Entries with parts and joints
[BEGIN]

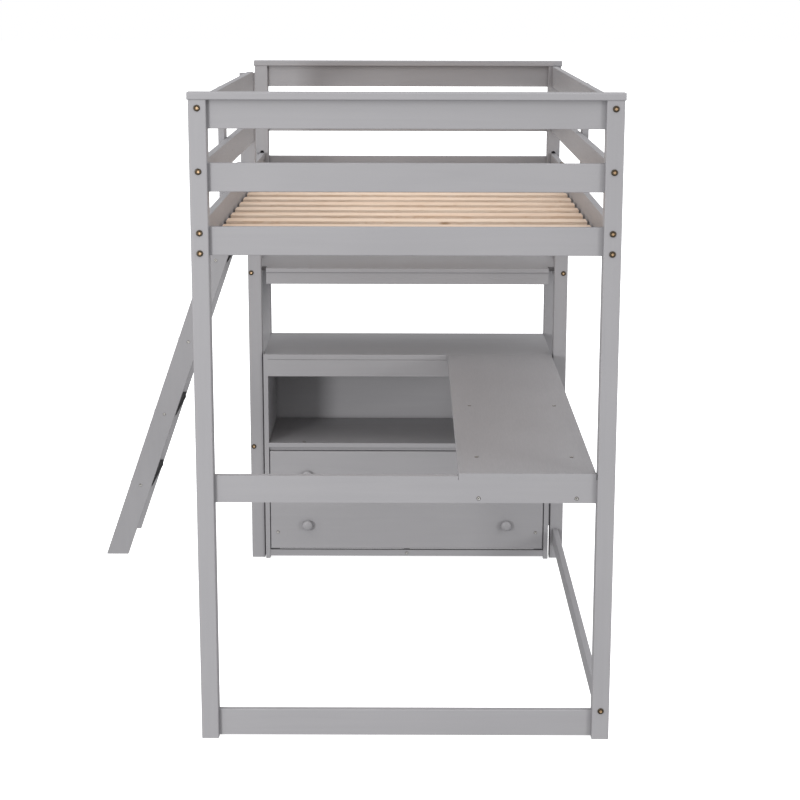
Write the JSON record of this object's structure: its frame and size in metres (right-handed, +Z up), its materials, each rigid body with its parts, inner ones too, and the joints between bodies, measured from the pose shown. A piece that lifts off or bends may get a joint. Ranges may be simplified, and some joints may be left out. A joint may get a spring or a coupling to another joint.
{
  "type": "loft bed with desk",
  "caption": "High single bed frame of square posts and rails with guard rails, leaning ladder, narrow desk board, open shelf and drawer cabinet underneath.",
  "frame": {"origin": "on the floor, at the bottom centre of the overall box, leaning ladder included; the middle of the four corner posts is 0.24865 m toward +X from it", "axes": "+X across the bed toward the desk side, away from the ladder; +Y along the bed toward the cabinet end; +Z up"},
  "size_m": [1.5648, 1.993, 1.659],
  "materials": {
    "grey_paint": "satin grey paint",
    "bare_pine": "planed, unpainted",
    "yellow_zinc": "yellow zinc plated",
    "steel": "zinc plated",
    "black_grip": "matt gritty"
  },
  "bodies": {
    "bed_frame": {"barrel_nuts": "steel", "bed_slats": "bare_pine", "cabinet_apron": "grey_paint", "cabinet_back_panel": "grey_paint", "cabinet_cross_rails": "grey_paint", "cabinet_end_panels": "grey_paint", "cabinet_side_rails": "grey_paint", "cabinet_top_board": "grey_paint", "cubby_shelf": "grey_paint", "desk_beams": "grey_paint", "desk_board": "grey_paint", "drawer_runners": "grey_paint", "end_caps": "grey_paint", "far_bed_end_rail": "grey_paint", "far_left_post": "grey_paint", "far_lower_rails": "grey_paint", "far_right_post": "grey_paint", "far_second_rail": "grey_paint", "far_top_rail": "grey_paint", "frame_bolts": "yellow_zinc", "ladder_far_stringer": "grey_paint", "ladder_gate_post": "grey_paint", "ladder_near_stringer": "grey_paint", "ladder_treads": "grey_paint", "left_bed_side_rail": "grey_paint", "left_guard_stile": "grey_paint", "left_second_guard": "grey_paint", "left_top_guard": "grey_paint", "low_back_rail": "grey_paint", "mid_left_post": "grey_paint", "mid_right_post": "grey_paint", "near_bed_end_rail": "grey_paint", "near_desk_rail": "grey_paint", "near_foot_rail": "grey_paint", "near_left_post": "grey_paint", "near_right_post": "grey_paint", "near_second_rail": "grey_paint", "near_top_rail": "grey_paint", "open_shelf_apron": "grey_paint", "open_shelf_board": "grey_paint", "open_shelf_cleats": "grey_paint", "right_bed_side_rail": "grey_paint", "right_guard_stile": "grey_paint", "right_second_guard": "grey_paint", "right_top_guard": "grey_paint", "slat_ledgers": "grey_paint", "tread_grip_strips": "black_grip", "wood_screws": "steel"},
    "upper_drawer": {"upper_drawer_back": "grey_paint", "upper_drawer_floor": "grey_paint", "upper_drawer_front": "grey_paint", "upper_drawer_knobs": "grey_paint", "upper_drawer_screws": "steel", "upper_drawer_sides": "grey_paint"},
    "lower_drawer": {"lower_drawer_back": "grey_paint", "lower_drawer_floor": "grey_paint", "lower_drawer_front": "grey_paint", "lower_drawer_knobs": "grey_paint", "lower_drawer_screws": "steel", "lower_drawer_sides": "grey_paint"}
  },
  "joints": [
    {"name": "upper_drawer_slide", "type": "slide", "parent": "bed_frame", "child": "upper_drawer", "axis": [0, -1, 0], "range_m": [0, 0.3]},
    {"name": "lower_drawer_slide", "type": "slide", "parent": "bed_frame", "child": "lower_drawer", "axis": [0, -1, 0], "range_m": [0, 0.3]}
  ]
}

[END]
[BEGIN]

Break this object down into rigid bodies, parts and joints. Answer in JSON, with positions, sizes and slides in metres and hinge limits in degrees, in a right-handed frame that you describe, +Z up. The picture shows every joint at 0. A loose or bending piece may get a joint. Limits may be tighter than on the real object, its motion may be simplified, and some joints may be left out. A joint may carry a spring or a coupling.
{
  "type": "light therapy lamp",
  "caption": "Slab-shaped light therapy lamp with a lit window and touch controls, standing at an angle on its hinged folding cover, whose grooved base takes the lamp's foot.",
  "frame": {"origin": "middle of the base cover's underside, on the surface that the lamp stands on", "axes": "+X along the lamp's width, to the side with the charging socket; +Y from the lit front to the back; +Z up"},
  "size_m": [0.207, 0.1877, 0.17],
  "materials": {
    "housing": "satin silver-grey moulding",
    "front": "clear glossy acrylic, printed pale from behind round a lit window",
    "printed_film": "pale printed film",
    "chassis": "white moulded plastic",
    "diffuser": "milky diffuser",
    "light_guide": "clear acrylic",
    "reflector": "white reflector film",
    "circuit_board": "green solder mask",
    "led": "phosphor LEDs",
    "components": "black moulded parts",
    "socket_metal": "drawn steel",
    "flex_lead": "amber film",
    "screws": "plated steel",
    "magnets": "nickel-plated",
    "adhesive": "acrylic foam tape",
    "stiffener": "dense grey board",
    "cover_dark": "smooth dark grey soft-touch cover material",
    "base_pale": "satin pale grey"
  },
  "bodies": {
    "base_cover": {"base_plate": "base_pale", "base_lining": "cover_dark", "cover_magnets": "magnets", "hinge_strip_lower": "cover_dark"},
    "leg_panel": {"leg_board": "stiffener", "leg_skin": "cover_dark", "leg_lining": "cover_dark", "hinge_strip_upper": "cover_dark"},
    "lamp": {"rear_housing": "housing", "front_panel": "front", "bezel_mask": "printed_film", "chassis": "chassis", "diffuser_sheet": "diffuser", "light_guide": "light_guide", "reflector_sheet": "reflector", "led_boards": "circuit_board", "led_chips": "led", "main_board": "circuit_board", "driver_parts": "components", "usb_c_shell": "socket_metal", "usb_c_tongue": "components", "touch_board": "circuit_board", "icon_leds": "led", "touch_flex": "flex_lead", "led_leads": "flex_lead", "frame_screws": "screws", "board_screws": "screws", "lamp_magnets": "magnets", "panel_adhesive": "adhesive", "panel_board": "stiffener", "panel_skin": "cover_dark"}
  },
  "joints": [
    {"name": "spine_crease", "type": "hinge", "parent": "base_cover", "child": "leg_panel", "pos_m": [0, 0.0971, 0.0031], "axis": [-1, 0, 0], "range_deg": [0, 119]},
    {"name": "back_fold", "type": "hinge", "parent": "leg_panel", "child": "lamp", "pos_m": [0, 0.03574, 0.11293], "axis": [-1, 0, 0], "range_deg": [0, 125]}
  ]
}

[END]

● What the exercise asks:
Above are the entries; count how many of their lines contain the word "rigid" and give only that number.

● Problem solution:
2